We’ve come a long way and now have managed to get the balanced traffic to our application. But we do not want to route traffic to unhealthy or stopping tasks. To make sure we avoid doing so, we should look closely at those tasks. Once a SIGTERM
is received, a stopping task has to turn off the health check endpoint and fail all health check requests for that load balancer to move the stopping target to the unhealthy state. It will require a wait of at least UnhealthyThresholdCount * HealthCheckIntervalSeconds
(according to health check settings) before the load balancer considers the instance to be unhealthy and stops routing traffic to it. It might be a good idea to wait even longer, as that will effectively introduce the connection-draining feature to the shutdown process. (Pay attention to ECS_CONTAINER_STOP_TIMEOUT
, which has a default value of 30 seconds but can be increased up to 10 minutes.)
We’re almost there, but there is one more thing to address. By detaching the load balancer from the ECS, the service task no longer gets killed and restarted by failing the load balancer health check (as was the case for the native service load balancing). Luckily this functionality can be easily added using the container health check (as configured in a task definition).

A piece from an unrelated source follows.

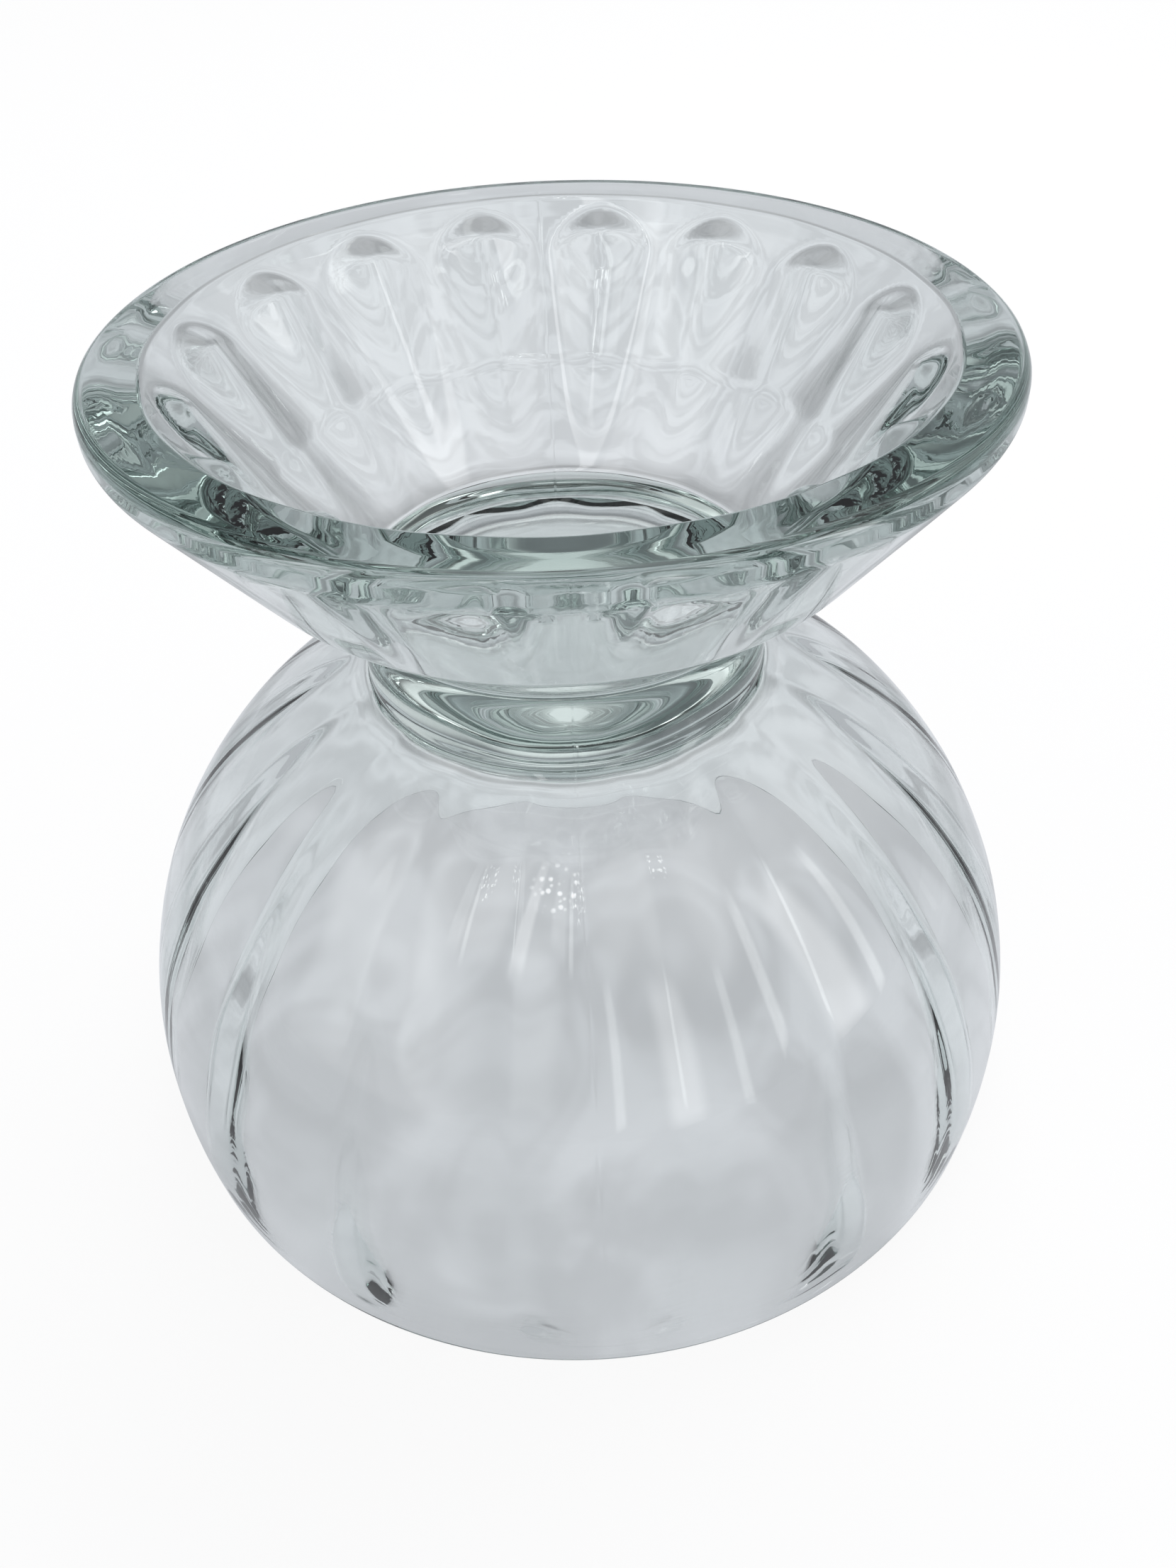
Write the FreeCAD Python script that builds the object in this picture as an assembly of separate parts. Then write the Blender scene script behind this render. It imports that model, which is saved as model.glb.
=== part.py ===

Using this setup, we have full control over the application shutdown process, which allows us to handle connections termination on the application side.
Conclusion
In this article, we examined in depth the Amazon ECS service update flow and reviewed the pros and cons for some of the workarounds which may help in non-standard scenarios. This is a window into one method by which Grammarly can smoothly update our product applications to consistently deliver high-quality writing support to our millions of users.